Der Apfel könnte natürlich eine Allegorie sein auf die Vertreibung aus dem Paradies, vielleicht hätte der Fiesling aber auch genauso eine Birne essen können und es ging S.Leone nur darum zu zeigen, welche Vorrohung und Mitleidslosigkeit in diesem Menschen steckte, angesichts einer solchen Situation genüßlich bis gelangweilt essen zu können.
So hat man eine Situation der absoluten Qual, die für die Täter wenig bis nichts bedeutet (außer den Spaß, den sie noch dabei empfinden). Für die beiden Opfer aber alles. Der eine verliert sein Leben, der andere bleibt selbstverständlich für sein Leben gezeichnet davon und wird - wie du auch richtig sagtest - zum Getriebenen.
Der sich wohl sein ganzes weiteres Leben darauf vorbereitet, sich zu rächen. Keine weiteren Bindungen eingeht oder sie nicht eingehen kann und mit einer eigentümlichen Ruhe und dennoch Zielstrebigkeit sein Ansinnen, den Bruder zu rächen, verfolgt.
Charles Bronson wurde für die Rolle hervorragend gewählt. Wenn die Kamera beim Showdown an seine Augen ranzoomt, dann ist in seinem Blick soviel zu sehen. Das geht einem als Zuschauer durch und durch und man ahnt schon, dass sich in seinem Leben etwas sehr schlimmes abgespielt hat, noch bevor man die Rückblende sieht.
Und diese Szene bewegt etwas in mir, was ich vielleicht nicht so gut beschreiben kann. Also mal ganz abgesehen von der Rückblende, die einen als Zuschauer natürlich mitnimmt in eine geradezu unerträgliche und unfassbare Situation.

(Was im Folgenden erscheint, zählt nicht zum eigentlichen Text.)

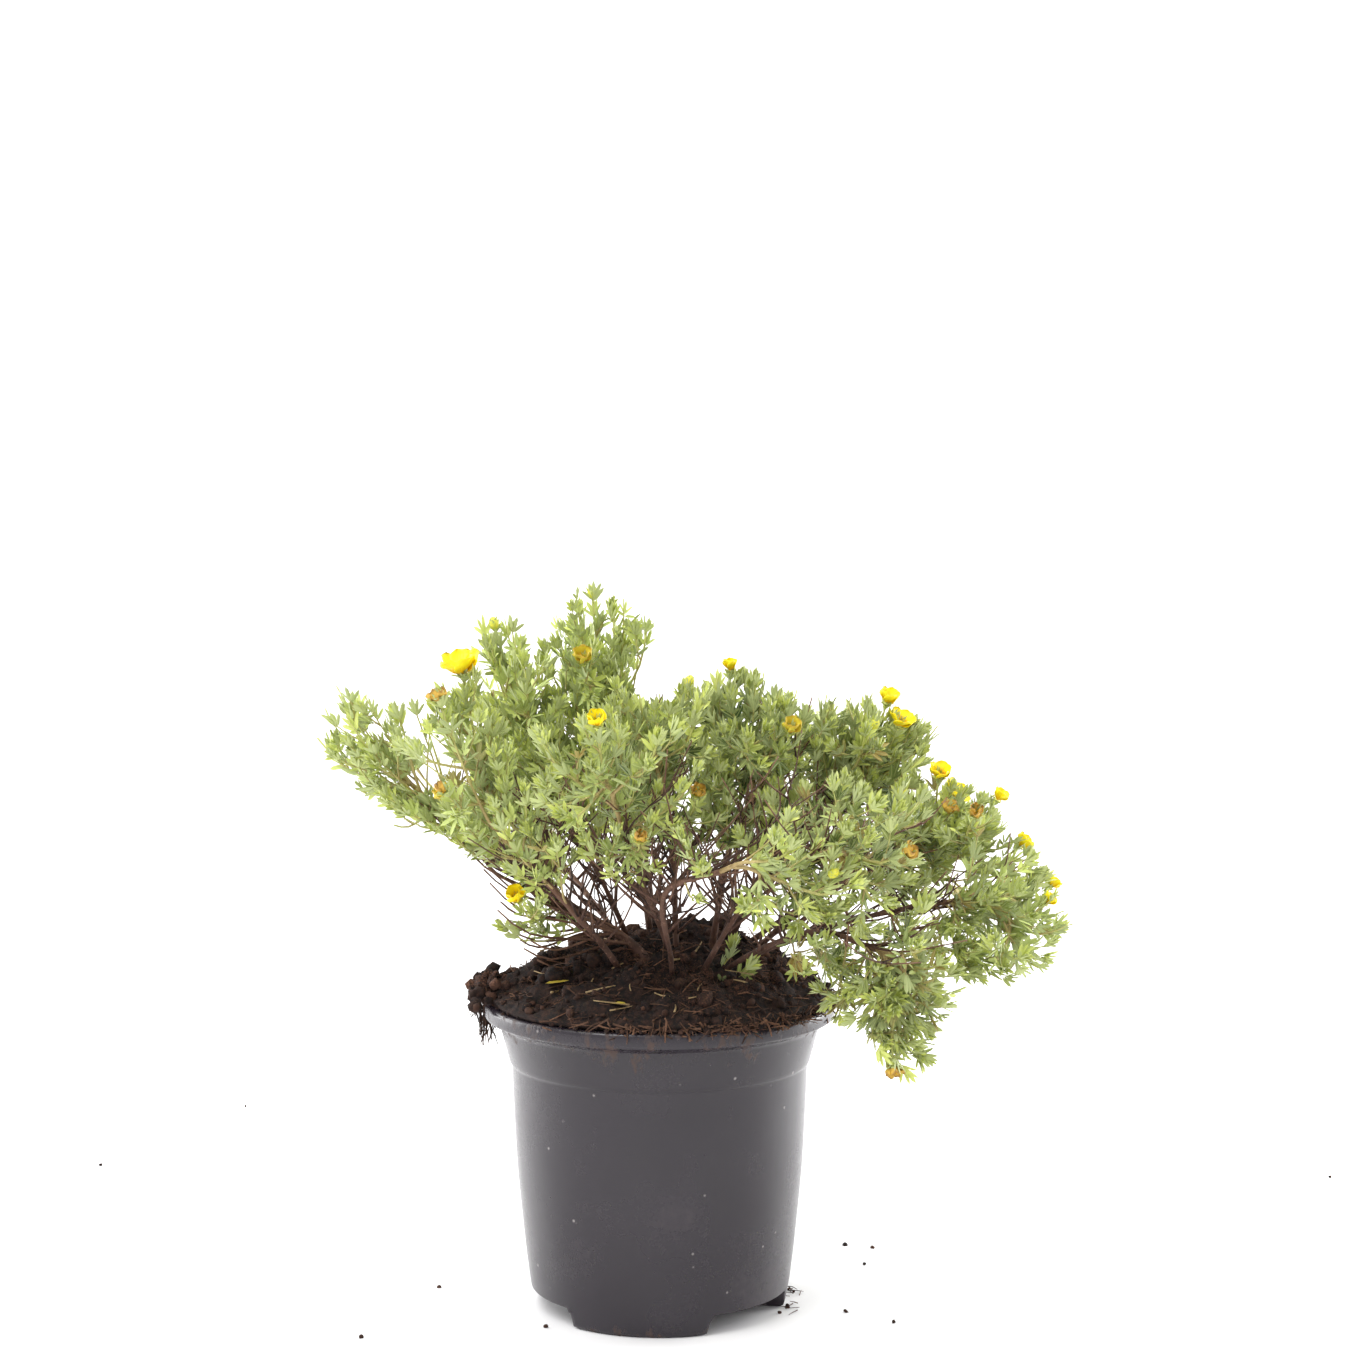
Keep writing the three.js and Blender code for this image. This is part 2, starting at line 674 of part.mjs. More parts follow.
function addPiece(name, solid, colour, roughness) {
  const material = new THREE.MeshStandardMaterial({ color: colour, roughness, metalness: 0 });
  const mesh = new THREE.Mesh(geometryOf(solid), material);
  mesh.name = name;
  plant.add(mesh);
}

function addStem({ branch, stem }) {
  const name = `stem_${branch.name}`;
  const twigs = stemTwigs(name, stem);
  addPiece(name, fused([stem, ...twigs].map(limbGeometry)), COLOURS.stem, 0.8);
}

function addSpray({ branch, limbs }) {
  const name = `spray_${branch.name}`;
  const leaves = limbs.flatMap((limb, i) => shootLeaves(name, limb, branch.shoots[i].bears));
  addPiece(name, fused([...limbs.map(limbGeometry), ...leaves]), COLOURS.spray, 0.6);
}

const counts = { bloom: 0, faded_bloom: 0, bud: 0, fallen_leaf: 0 };

function numbered(kind) {
  counts[kind] += 1;
  return `${kind}_${String(counts[kind]).padStart(2, "0")}`;
}

function addFlowers({ branch, limbs }) {
  branch.shoots.forEach(({ bears }, i) => {
    if (bears === "leaf") {
      return;
    }
    const name = numbered(bears);
    const { geometry, beads } = flowerAt(bears, limbs[i]);
    clearance.add(name, beads);
    addPiece(name, solidOf(geometry), COLOURS[bears], 0.5);
  });
}

const grown = BRANCHES.map((branch) => {
  const stem = stemLimb(branch);
  const limbs = sprayLimbs(stem, branch.shoots);
  clearance.add(`stem_${branch.name}`, limbBeads(stem));
  limbs.forEach((limb) => clearance.add(`spray_${branch.name}`, limbBeads(limb)));
  return { branch, stem, limbs };
});

addPiece("pot", potSolid(), COLOURS.pot, 0.35);
addPiece("soil", soilSolid(grown.map(({ stem }) => stemHole(stem))), COLOURS.soil, 0.95);
grown.forEach(addFlowers);
grown.forEach(addStem);
grown.forEach(addSpray);
FALLEN_LEAVES.forEach((spot) => {
  const leaf = settle(fallenLeafGeometry(spot), plant.getObjectByName("soil"));
  addPiece(numbered("fallen_leaf"), solidOf(leaf), COLOURS.fallen_leaf, 0.6);
});

export default plant;
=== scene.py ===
"""A potted shrubby cinquefoil: the looks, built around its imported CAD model.

Metres, +Z up. The pot's axis is the Z axis and the front of the plant faces -Y.
"""

import logging
import math
import random
from collections.abc import Callable, Iterator
from dataclasses import dataclass, field
from enum import Enum

import bmesh
import bpy
from mathutils import Matrix, Quaternion, Vector, noise


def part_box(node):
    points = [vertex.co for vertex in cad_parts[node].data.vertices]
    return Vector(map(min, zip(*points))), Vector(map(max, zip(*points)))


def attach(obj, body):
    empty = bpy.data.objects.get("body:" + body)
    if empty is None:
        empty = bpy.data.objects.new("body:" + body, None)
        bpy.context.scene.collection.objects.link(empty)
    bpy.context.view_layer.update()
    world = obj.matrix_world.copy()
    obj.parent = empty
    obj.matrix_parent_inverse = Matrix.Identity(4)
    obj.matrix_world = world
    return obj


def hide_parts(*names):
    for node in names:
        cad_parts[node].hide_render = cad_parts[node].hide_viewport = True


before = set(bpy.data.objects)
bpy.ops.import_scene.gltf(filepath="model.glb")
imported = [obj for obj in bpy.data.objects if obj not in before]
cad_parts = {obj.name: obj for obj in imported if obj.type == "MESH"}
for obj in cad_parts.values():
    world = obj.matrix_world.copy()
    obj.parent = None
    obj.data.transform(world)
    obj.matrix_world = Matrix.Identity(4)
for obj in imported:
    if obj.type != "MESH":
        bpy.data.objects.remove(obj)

MM = 0.001
PHOTO_SIDE = 1366  # pixels
GOLDEN_TURN = math.radians(137.5)
UP = Vector((0, 0, 1))

# The numbers of a Mix node's two colour inputs
MIX_A, MIX_B = 6, 7


# Measures shared with the CAD model, in millimetres where not said otherwise

POT_HEIGHT = 150.0
GAP = 0.3
MOUND_HEIGHT = 23.0
MOUND_RADIUS = 83.0
SPILL_THICKNESS = 2.4
CLOD_HEIGHT = 5.0
SPILL_REACH = 9.0
SPILL_SPREAD = 0.16  # radians either side of -X
SPILL_RIPPLE = 1.2
STEM_ROOT_DEPTH = 17.0
UPRIGHT_START = 0.35
STEM_TIP_RADIUS = 1.3
LEADER_RADII = (1.15, 0.6)
SIDE_SHOOT_RADII = (0.9, 0.6)
FIRST_SIDE_SHOOT = 0.1
SIDE_SHOOT_SPACING = 0.16
FACING_LIGHT = Vector((0, -0.45, 0.9))
CALYX_HEIGHT = 3.4

# How close the knobs of a limb stand, as features in a metre
KNOB_SCALE = 140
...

Aber schon die Gegenüberstellung der Beiden macht etwas. Für den Bösewicht war dies wohl nur eine Anekdote unter vielen, weshalb er sich selbstverständlich an den Fremden auch nicht erinnern kann.
Er bleibt ein seelenloser brutaler Mensch, sein Leben lang, der über seine Verbrechen nicht einmal eine Sekunde nachgedacht hat.
Der andere hingegen wurde für sein ganzes Leben geprägt und hat in seinem Inneren Stärke entwickelt und wohl auch entsprechende Seelentiefe, auch wenn er nicht viel redet. Was auch verständlich ist. An dem Punkt gibt es nichts mehr zu reden. Traumatisierte Menschen können sehr oft nicht über Erlebtes sprechen.
Soweit meine Sichtweise.
Ich wünsche dir schon mal schöne Feiertage.